■ **SHORT PROBLEM**
Return, word for word, every line that follows.
■ ■ ■ ■
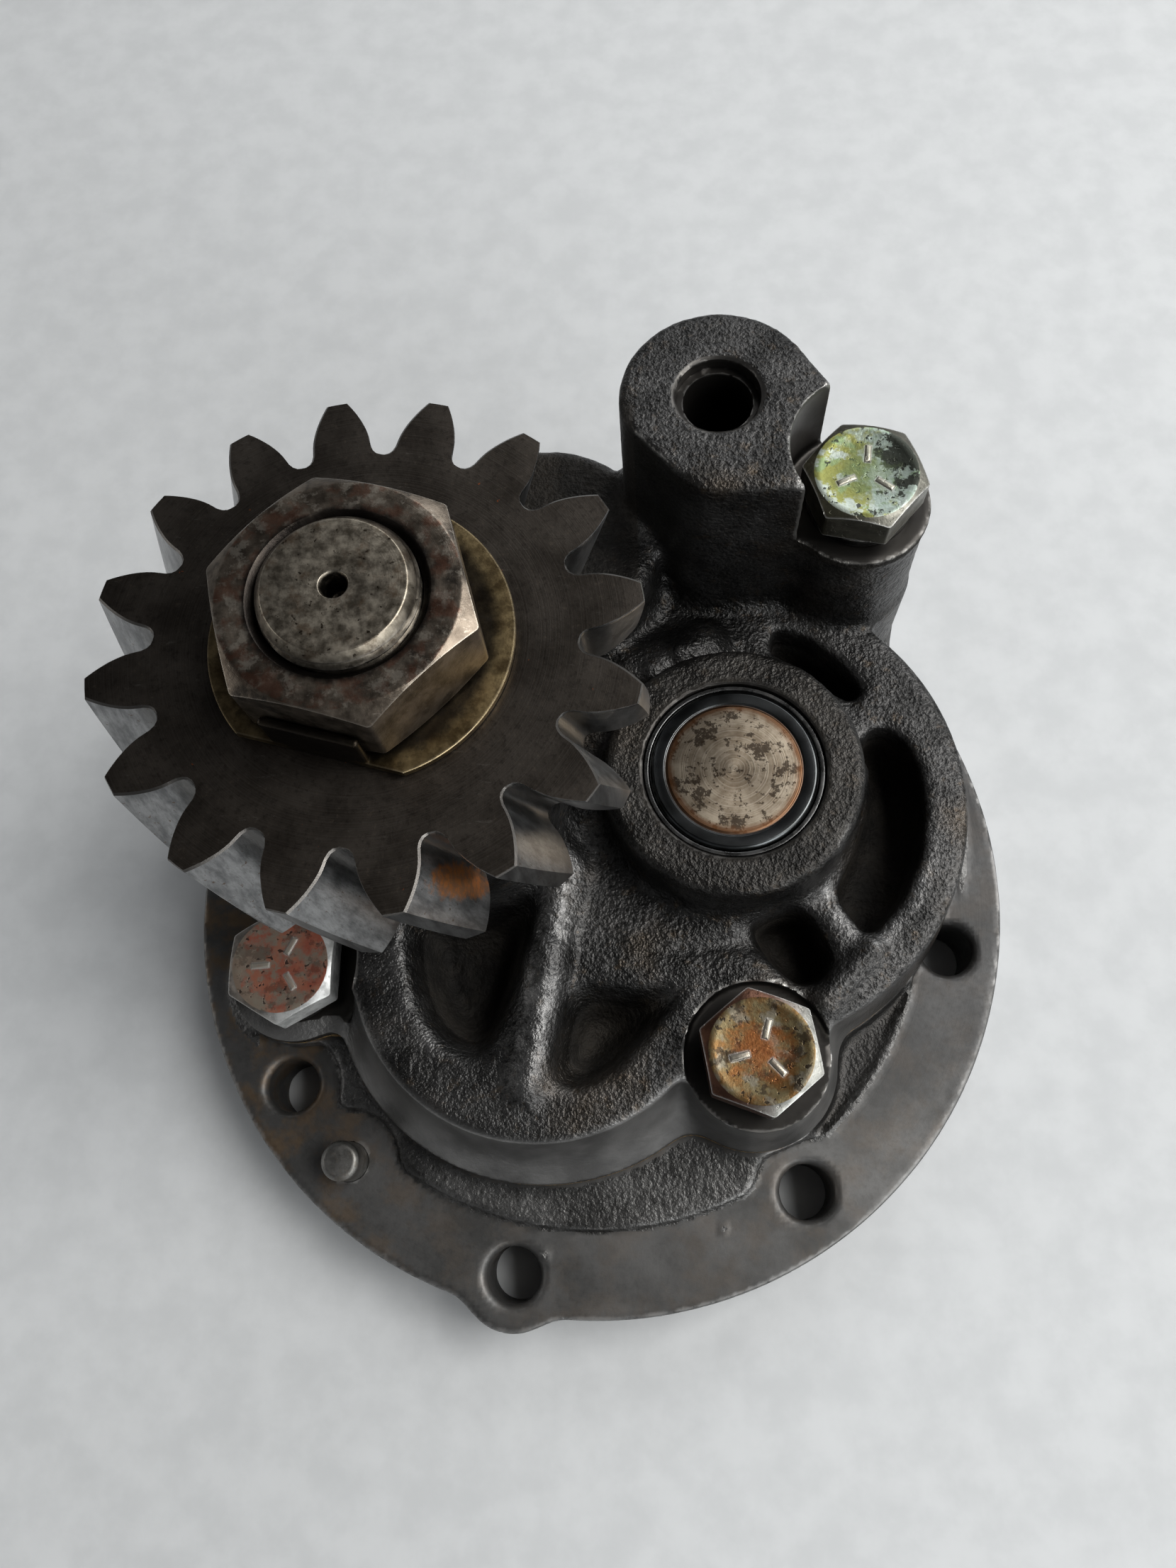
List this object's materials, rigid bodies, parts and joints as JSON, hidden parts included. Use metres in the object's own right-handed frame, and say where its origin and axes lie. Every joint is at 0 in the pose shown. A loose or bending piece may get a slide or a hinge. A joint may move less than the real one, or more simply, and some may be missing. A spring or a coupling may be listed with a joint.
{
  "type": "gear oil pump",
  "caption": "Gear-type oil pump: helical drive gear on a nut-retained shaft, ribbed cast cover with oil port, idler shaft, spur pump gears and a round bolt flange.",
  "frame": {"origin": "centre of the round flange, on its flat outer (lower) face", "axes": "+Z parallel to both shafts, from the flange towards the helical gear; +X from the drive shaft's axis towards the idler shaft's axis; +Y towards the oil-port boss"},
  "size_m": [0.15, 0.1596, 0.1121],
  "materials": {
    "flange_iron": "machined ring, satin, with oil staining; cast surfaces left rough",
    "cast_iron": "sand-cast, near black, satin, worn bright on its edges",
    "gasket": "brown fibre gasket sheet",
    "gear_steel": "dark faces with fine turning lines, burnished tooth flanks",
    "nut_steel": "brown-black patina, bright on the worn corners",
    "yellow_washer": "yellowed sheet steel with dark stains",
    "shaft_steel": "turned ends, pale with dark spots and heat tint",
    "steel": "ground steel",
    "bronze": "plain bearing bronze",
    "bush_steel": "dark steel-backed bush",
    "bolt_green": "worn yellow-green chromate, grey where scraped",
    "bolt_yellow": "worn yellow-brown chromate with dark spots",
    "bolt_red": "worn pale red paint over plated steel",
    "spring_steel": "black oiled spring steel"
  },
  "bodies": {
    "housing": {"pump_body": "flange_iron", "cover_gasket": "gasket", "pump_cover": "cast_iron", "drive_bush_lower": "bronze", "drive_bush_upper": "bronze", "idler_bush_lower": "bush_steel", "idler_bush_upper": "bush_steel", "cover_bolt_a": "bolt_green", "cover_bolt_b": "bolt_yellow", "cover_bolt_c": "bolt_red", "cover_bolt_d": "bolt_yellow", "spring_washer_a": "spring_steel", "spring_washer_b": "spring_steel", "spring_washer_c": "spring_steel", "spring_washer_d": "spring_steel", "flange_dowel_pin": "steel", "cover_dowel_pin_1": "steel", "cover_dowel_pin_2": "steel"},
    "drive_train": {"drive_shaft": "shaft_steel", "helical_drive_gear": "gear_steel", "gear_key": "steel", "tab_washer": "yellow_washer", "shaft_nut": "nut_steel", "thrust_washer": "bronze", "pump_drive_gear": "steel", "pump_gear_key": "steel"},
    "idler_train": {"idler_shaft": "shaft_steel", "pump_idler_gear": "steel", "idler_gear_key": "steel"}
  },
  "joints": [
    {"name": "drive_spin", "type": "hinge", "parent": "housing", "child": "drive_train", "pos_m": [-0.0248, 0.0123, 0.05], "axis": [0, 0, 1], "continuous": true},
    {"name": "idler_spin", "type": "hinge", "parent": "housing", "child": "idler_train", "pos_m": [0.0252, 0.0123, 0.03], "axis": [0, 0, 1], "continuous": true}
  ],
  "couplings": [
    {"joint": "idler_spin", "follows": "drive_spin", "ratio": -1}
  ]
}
■ ■ ■ ■
■ **COMPLETE OUTPUT**
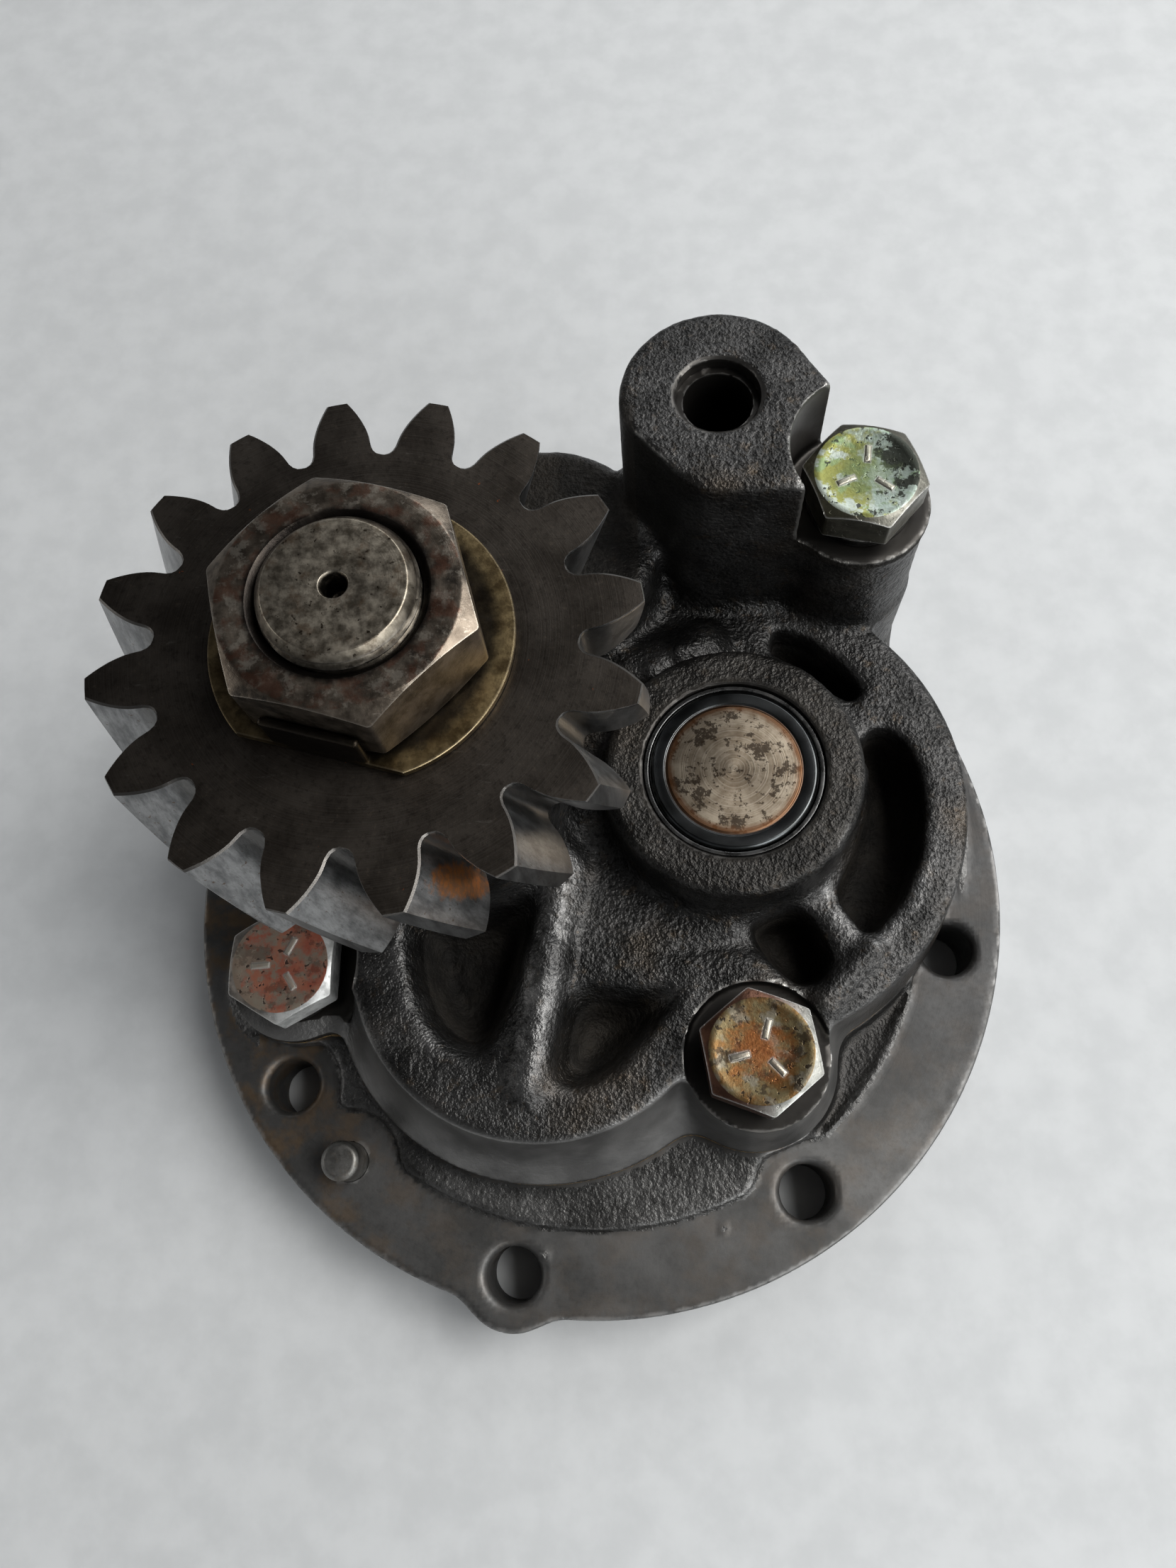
List this object's materials, rigid bodies, parts and joints as JSON, hidden parts included. Use metres in the object's own right-handed frame, and say where its origin and axes lie. Every joint is at 0 in the pose shown. A loose or bending piece may get a slide or a hinge. A joint may move less than the real one, or more simply, and some may be missing. A spring or a coupling may be listed with a joint.
{
  "type": "gear oil pump",
  "caption": "Gear-type oil pump: helical drive gear on a nut-retained shaft, ribbed cast cover with oil port, idler shaft, spur pump gears and a round bolt flange.",
  "frame": {"origin": "centre of the round flange, on its flat outer (lower) face", "axes": "+Z parallel to both shafts, from the flange towards the helical gear; +X from the drive shaft's axis towards the idler shaft's axis; +Y towards the oil-port boss"},
  "size_m": [0.15, 0.1596, 0.1121],
  "materials": {
    "flange_iron": "machined ring, satin, with oil staining; cast surfaces left rough",
    "cast_iron": "sand-cast, near black, satin, worn bright on its edges",
    "gasket": "brown fibre gasket sheet",
    "gear_steel": "dark faces with fine turning lines, burnished tooth flanks",
    "nut_steel": "brown-black patina, bright on the worn corners",
    "yellow_washer": "yellowed sheet steel with dark stains",
    "shaft_steel": "turned ends, pale with dark spots and heat tint",
    "steel": "ground steel",
    "bronze": "plain bearing bronze",
    "bush_steel": "dark steel-backed bush",
    "bolt_green": "worn yellow-green chromate, grey where scraped",
    "bolt_yellow": "worn yellow-brown chromate with dark spots",
    "bolt_red": "worn pale red paint over plated steel",
    "spring_steel": "black oiled spring steel"
  },
  "bodies": {
    "housing": {"pump_body": "flange_iron", "cover_gasket": "gasket", "pump_cover": "cast_iron", "drive_bush_lower": "bronze", "drive_bush_upper": "bronze", "idler_bush_lower": "bush_steel", "idler_bush_upper": "bush_steel", "cover_bolt_a": "bolt_green", "cover_bolt_b": "bolt_yellow", "cover_bolt_c": "bolt_red", "cover_bolt_d": "bolt_yellow", "spring_washer_a": "spring_steel", "spring_washer_b": "spring_steel", "spring_washer_c": "spring_steel", "spring_washer_d": "spring_steel", "flange_dowel_pin": "steel", "cover_dowel_pin_1": "steel", "cover_dowel_pin_2": "steel"},
    "drive_train": {"drive_shaft": "shaft_steel", "helical_drive_gear": "gear_steel", "gear_key": "steel", "tab_washer": "yellow_washer", "shaft_nut": "nut_steel", "thrust_washer": "bronze", "pump_drive_gear": "steel", "pump_gear_key": "steel"},
    "idler_train": {"idler_shaft": "shaft_steel", "pump_idler_gear": "steel", "idler_gear_key": "steel"}
  },
  "joints": [
    {"name": "drive_spin", "type": "hinge", "parent": "housing", "child": "drive_train", "pos_m": [-0.0248, 0.0123, 0.05], "axis": [0, 0, 1], "continuous": true},
    {"name": "idler_spin", "type": "hinge", "parent": "housing", "child": "idler_train", "pos_m": [0.0252, 0.0123, 0.03], "axis": [0, 0, 1], "continuous": true}
  ],
  "couplings": [
    {"joint": "idler_spin", "follows": "drive_spin", "ratio": -1}
  ]
}